Jumby Bay Dispatches IV

By William Cash

The trouble with too many hotels today is that when it comes to ‘relaxing’, the spa has replaced the library.

When I last came to Jumby Bay about six years ago (in a previous life), I remember the hotel’s Estate House having an entire library room full of hundreds of bestsellers left behind by guests over the years. Today, the library has been closed (other than a few unappealing books that people have left behind by the pool grill – including several crime thrillers in Dutch and German) and a new reading list system is in place which I have never experienced before at any hotel.

It’s called ‘Hot Type’, and a menu of supposedly ‘hot’ new books that are about to be published and are not yet available to the masses are handed to each guest on arrival. So whilst at Jumby I can call room-service and order up a copy of The Third Rail by Michael Harvey (buy it here), ‘a superb murder mystery about a sniper on the loose in Chicago.’

But the only problem is that the people who write up the teaser copy for these room-service book menus appear to be of the same literary cop-editing school as those who write up the restaurant menus around Antigua where everything is ‘perfectly cooked’, ‘surprisingly refreshing’, ‘tantilisingly delicious’. It’s impossible to take any book seriously after it has been described to appeal to today’s room-service ‘hot type’ – or should it be ‘hype? – mentality.

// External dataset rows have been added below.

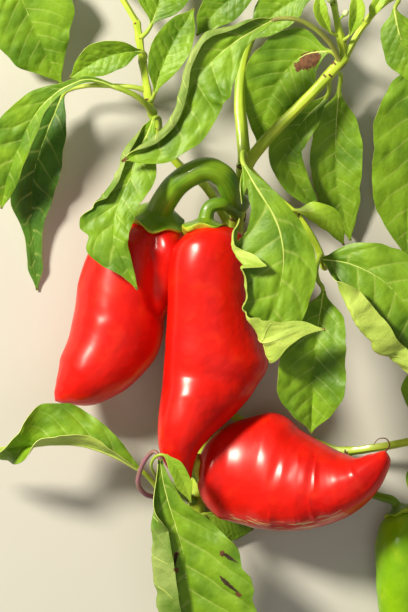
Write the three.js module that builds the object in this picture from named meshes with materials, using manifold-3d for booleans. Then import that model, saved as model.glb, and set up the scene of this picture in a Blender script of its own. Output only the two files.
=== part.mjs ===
// A cut fruiting branch of a chilli pepper plant, lying on its back: a forked green stem, three ripe
// red fruits, one green fruit and the leaves round them. Millimetres, +Z up off the floor, +Y along
// the branch from its cut end to its growing tip. Every place is a real distance on the branch.
import * as THREE from 'three';
import { mergeVertices } from 'three/addons/utils/BufferGeometryUtils.js';
import Module from 'manifold-3d';

const wasm = await Module();
wasm.setup();

// Driving dimensions
const GAP = 0.3; // clear space where a leaf stalk, fruit stalk or twig meets what carries it
const BLADE_THICKNESS = 1.15; // a hundredth of the longest leaf
const YOUNG_THICKNESS = 0.8; // leaves of the growing tip, under 60 mm long
const TIGHTEST_ROLL = 1.5; // radius of the tightest rolled leaf edge
const STEM_SIDES = 10;
const STALK_SIDES = 5;
const STALK_STEP = 8; // spacing of the rings along a leaf stalk
const FRUIT_SIDES = 16;
const FRUIT_RINGS = 22;
const DISH_DEPTH = 1.6; // how far a fruit's shoulders dip round its stalk
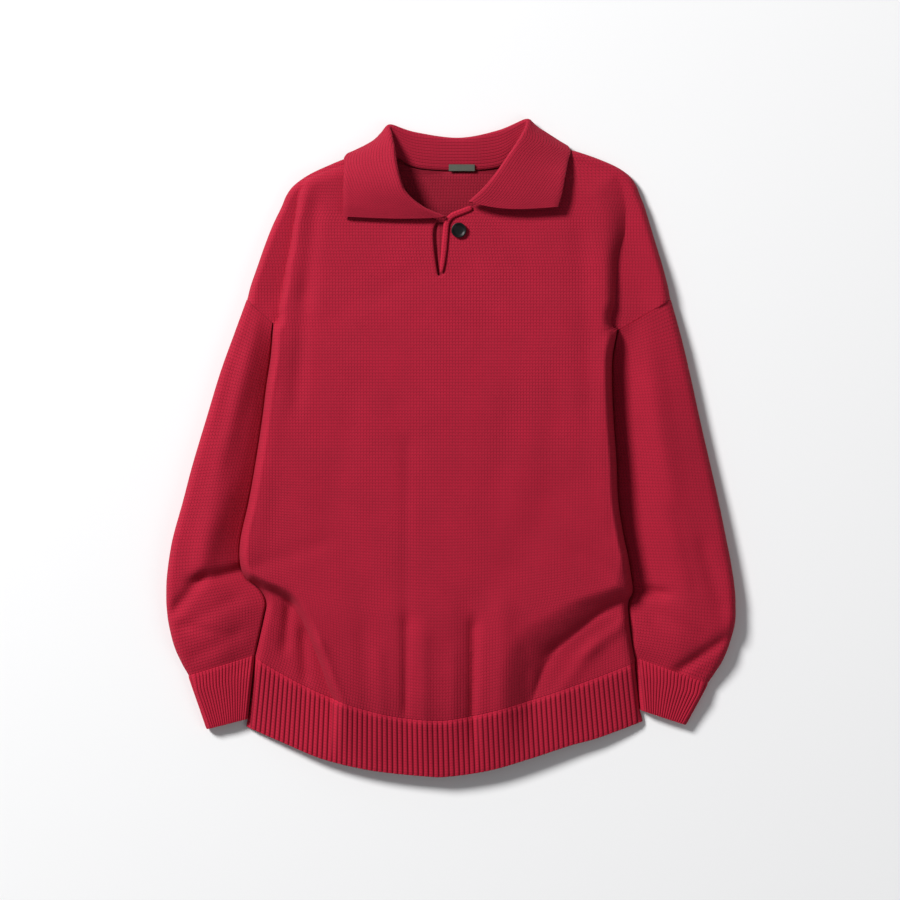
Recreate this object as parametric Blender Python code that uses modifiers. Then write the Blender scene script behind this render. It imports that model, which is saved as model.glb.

Whilst talking to Jumby’s excellent new hotel manager Andrew Hedley, an English ex-pat (brought up in Kenya) who was hired after he had made such a success of Antigua’s Carlisle Bay, which boasted perhaps the most glamorous and sexy designer library of any hotel I have ever been to (a room which was designed like a glass shoe-box, with walls and shelves made from perspex and thousands of eclectic books), I was delighted to hear that Hedley has plans to install a new library at Jumby Bay.

The trouble with too many hotels today is that when it comes to ‘relaxing’, the semi-philistine concept of a ‘spa’ has replaced that of the library. So I was delighted to hear from Hedley that so successful was the old glass and perspex library at Carlisle Bay that he has already put a call into the talented architect who designed it in the hope that he can do a version for Jumby. I am sure I am not alone in wishing that all hotels would spend as much creating and designing their libraries as they do their ‘Wellness and Relaxation’ centres.